Margaret tells them she took Charlie to save him from the foster care system after his mother died of a drug overdose, but did not have anything to do with his abduction and death. Brennan becomes angry at Booth when she learns he arrested Margaret for kidnapping, but Booth claims he had no choice. She wants Booth to let Margaret go so she, Shawn and David can continue to be a family but Booth remains resistant.

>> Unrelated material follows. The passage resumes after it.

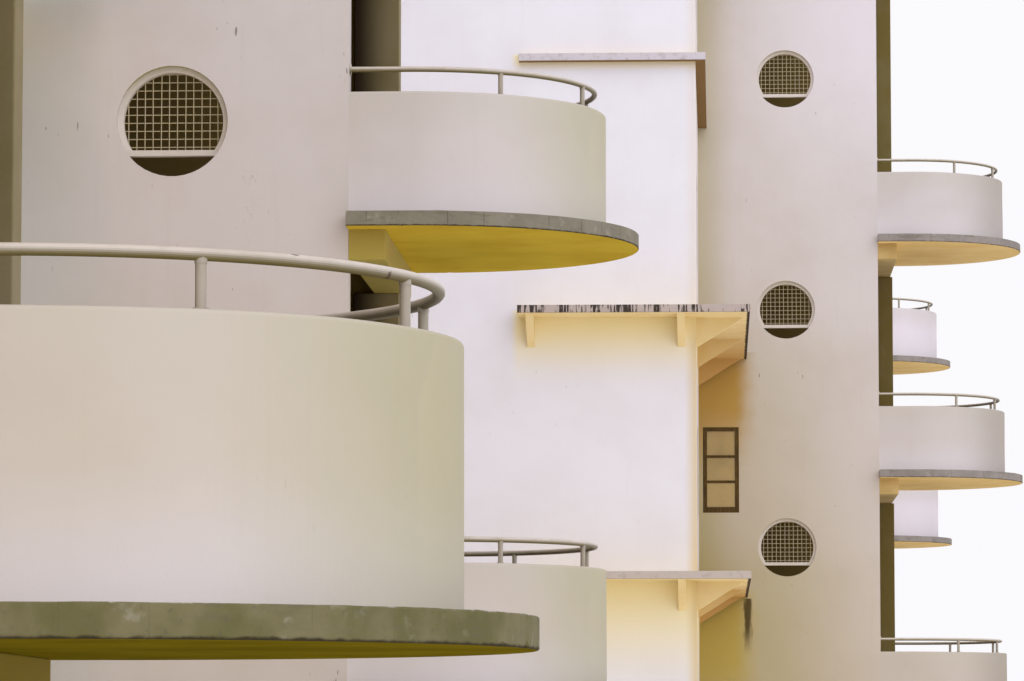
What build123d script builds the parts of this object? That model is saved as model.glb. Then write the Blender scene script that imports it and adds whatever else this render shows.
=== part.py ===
"""Stepped four-storey apartment block with stair towers and half-round balconies.

All sizes are millimetres on a 1:10 model, so 100 mm here is one metre on the block.
+Z is up, +Y runs along the block and +X points out of the balcony side.
The origin is on the ground, under the centre of the whole outline.
"""
from build123d import *
from math import cos, radians, sin, sqrt
import os

# Lengths and depths of the two ranges, and the step between them
near_range_length = 5022.0
far_range_length = 3520.0
range_depth = 800.0
step_forward = 488.0
wall_thickness = 23.0

# Floor levels, counted up from the ground
ground_floor_level = 16.0
ground_storey = 355.0
first_storey = 336.0
upper_storey = 329.5
floor_thickness = 15.0
roof_thickness = 15.0
roof_eave = 45.0

# Stair towers: where they stand and how far they reach out of the front wall
first_tower_offset = 630.0
near_bay = 1926.0
far_bay = 1980.0
near_tower_depth = 245.0
far_tower_depth = 254.0
tower_wall_thickness = 20.0
base_wall_thickness = 20.0

# Half-round balconies on the half landings
balcony_radius = 141.0
balcony_straight = 44.0
slab_overhang = 25.0
slab_thickness = 11.0
landing_depth = 110.0
parapet_height = 91.0
parapet_thickness = 14.0

# Pipe rails on the parapets
rail_radius = 2.0
rail_sides = 6
rail_chords = 12
rail_rise = 17.5
rail_inset = 8.5
post_radius = 1.8
post_angles = (-55.0, -13.0, 13.0, 55.0)

# Lintels and piers at the open front of each tower
lintel_width = 27.0
lintel_depth = 22.0
pier_thickness = 20.0

# Round windows in the towers' near side walls
porthole_radius = 41.0
porthole_setback = 130.0
porthole_rise_far = 60.0
porthole_rise_near = 70.0
porthole_rim = 4.2
porthole_rim_depth = 8.0
porthole_recess = 6.0
porthole_bar_drop = 23.0
porthole_bar_height = 4.2

# Doorways into the stair halls
doorway_width = 85.0
doorway_height = 198.0
doorway_margin = 14.0

# Windows in the long walls, and the glass behind them
window_width = 200.0
window_height = 120.0
window_sill = 85.0
window_pitch = 320.0
end_margin = 55.0
glass_thickness = 2.0
glass_lap = 6.0

# Concrete ledges at the floor levels, with brackets under the deep ones
ledge_thickness = 10.0
ledge_projection = 68.0
shallow_projection = 13.0
ledge_return = 226.0
bracket_width = 10.0
bracket_height = 38.0
bracket_reach = 60.0
bracket_pitch = 350.0
end_bracket_insets = (19.0, 211.0)

# Places that follow from the sizes above
first_floor_level = ground_floor_level + ground_storey
second_floor_level = first_floor_level + first_storey
third_floor_level = second_floor_level + upper_storey
roof_level = third_floor_level + upper_storey
roof_underside = roof_level - roof_thickness
floor_levels = (ground_floor_level, first_floor_level, second_floor_level, third_floor_level)
landing_levels = [(low + high) / 2 for low, high in zip(floor_levels, floor_levels[1:])]

balcony_reach = balcony_straight + balcony_radius + slab_overhang
near_front = (range_depth + ledge_projection - step_forward - far_tower_depth - balcony_reach) / 2
near_back = near_front - range_depth
far_front = near_front + step_forward
far_back = far_front - range_depth
near_end = -(near_range_length + far_range_length) / 2
step_line = near_end + near_range_length
far_end = step_line + far_range_length
tower_width = 2 * balcony_radius
porthole_bar_reach = sqrt((porthole_radius - porthole_rim / 2) ** 2 - porthole_bar_drop**2)

# Each range: name, front face, back face, first end, last end, tower depth, tower faces
near_towers = (near_end + first_tower_offset, near_end + first_tower_offset + near_bay)
far_towers = (step_line + first_tower_offset, step_line + first_tower_offset + far_bay)
ranges = (
    ("near", near_front, near_back, near_end, step_line, near_tower_depth, near_towers),
    ("far", far_front, far_back, step_line, far_end, far_tower_depth, far_towers),
)

# Each tower: front wall's outer face, tower's own front edge, near face, porthole levels
near_portholes = [level + porthole_rise_near for level in landing_levels]
far_portholes = [level + porthole_rise_far for level in floor_levels[1:]]
towers = [(near_front, near_front + near_tower_depth, y, near_portholes) for y in near_towers]
towers += [(far_front, far_front + far_tower_depth, y, far_portholes) for y in far_towers]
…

As Angela works on isolating the image of Charlie's abductor in the surveillance footage, she learns from Zack that Hodgins is extremely wealthy; his family runs the organization that is the single biggest donor to the Jeffersonian. Hodgins pleads to Booth and Angela to keep his family background a secret. He explains that he does not want to go to the banquet the team has been invited to because he will be outed by his family's rich friends and his life at the Jeffersonian will be forever changed.

Angela's isolated reflection of Charlie's abductor turns out to be his foster brother, Shawn. However, he was not the killer. By drawing upon her own experience as a child in the foster system, Brennan convinces Shawn to tell her the name of Charlie's killer. It was Edward Nelson, their neighbor. Booth arrests him for Charlie's sexual assault and murder, and arranges for Shawn and David to be returned to Margaret.

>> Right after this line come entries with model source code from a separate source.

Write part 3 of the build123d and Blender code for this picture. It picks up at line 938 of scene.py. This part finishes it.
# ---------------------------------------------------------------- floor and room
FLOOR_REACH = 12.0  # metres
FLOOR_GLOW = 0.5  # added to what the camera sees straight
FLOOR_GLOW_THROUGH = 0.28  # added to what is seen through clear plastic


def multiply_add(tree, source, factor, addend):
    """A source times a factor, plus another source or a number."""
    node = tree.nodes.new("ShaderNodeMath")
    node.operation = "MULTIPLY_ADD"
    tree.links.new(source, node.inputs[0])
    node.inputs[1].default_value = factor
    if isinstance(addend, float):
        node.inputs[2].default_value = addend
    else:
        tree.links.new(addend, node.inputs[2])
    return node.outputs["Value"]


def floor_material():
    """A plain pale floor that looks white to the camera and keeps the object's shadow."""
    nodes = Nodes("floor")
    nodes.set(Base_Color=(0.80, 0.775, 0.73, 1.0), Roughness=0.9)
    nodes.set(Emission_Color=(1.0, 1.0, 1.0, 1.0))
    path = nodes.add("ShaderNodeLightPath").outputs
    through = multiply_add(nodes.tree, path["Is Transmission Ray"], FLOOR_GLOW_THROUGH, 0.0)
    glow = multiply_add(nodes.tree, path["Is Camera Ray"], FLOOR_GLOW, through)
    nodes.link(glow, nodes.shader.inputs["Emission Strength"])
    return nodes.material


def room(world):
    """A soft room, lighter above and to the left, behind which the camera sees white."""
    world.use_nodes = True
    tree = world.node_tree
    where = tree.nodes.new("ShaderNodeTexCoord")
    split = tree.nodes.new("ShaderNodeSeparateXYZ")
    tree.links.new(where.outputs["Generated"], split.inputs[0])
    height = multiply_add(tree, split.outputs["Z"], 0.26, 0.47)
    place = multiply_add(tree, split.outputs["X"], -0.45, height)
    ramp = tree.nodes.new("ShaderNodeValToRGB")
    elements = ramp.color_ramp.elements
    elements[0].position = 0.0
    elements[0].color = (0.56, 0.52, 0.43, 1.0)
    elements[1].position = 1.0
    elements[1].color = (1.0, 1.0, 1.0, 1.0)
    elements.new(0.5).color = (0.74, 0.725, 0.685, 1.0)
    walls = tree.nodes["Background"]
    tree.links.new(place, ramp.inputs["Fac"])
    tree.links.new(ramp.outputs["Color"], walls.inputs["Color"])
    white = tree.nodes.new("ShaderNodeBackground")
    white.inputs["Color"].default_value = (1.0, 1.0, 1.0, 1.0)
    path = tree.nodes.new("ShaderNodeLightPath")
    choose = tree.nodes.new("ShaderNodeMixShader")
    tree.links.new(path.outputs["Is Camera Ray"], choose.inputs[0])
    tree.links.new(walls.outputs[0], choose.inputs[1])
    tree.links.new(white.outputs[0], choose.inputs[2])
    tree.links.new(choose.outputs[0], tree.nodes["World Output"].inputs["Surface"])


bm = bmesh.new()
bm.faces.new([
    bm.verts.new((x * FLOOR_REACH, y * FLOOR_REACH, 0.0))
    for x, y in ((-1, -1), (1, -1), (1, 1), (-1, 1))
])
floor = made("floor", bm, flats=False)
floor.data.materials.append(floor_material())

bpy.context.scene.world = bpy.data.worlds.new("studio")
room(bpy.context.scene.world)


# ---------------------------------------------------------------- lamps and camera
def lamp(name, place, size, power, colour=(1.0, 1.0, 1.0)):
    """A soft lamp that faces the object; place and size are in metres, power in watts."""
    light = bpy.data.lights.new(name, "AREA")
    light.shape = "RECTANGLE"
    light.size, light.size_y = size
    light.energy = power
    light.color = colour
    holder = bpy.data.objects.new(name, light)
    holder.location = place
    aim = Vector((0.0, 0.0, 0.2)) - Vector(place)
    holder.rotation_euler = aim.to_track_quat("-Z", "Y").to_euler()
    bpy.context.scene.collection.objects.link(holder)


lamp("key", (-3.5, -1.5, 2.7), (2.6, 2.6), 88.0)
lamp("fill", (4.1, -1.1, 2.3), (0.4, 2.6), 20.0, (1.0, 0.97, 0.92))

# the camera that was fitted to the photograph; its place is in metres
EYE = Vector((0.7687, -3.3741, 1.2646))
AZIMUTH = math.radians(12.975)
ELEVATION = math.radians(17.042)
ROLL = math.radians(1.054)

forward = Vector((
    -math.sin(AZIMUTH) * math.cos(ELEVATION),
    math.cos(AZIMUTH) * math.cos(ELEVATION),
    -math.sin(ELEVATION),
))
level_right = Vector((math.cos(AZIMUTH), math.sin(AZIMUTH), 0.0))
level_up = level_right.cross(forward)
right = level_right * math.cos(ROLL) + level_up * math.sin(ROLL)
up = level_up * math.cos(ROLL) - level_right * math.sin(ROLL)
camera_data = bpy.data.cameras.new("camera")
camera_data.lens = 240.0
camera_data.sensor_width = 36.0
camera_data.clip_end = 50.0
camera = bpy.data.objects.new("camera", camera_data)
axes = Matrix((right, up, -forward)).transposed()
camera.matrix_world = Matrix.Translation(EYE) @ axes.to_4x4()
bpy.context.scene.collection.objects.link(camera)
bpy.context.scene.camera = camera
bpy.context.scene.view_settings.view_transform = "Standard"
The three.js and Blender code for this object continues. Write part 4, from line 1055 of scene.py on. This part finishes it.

As they prepare to leave for the banquet, Dr. Goodman notes Angela's distress over her job and comforts her by telling her that she gives the victims back their faces and identities, not "death masks".

==Conception==
The idea for the episode was conceived to explore the reaction of the various characters to the death of a child, in particular, Dr. Brennan's team of scientists working at the Jeffersonian, who are used to working with decomposed bodies and human bones. The writers, Steve Blackman and Greg Ball, established Brennan's background as a foster child to "ratchet up her emotional stakes and allow us to see her more vulnerable than ever before."

==Music==
The episode featured the song Some of Us by Starsailor.

==Response==
On the night of its original airdate, the episode attracted 6.85 million viewers with 5.5% household rating and 8% household share.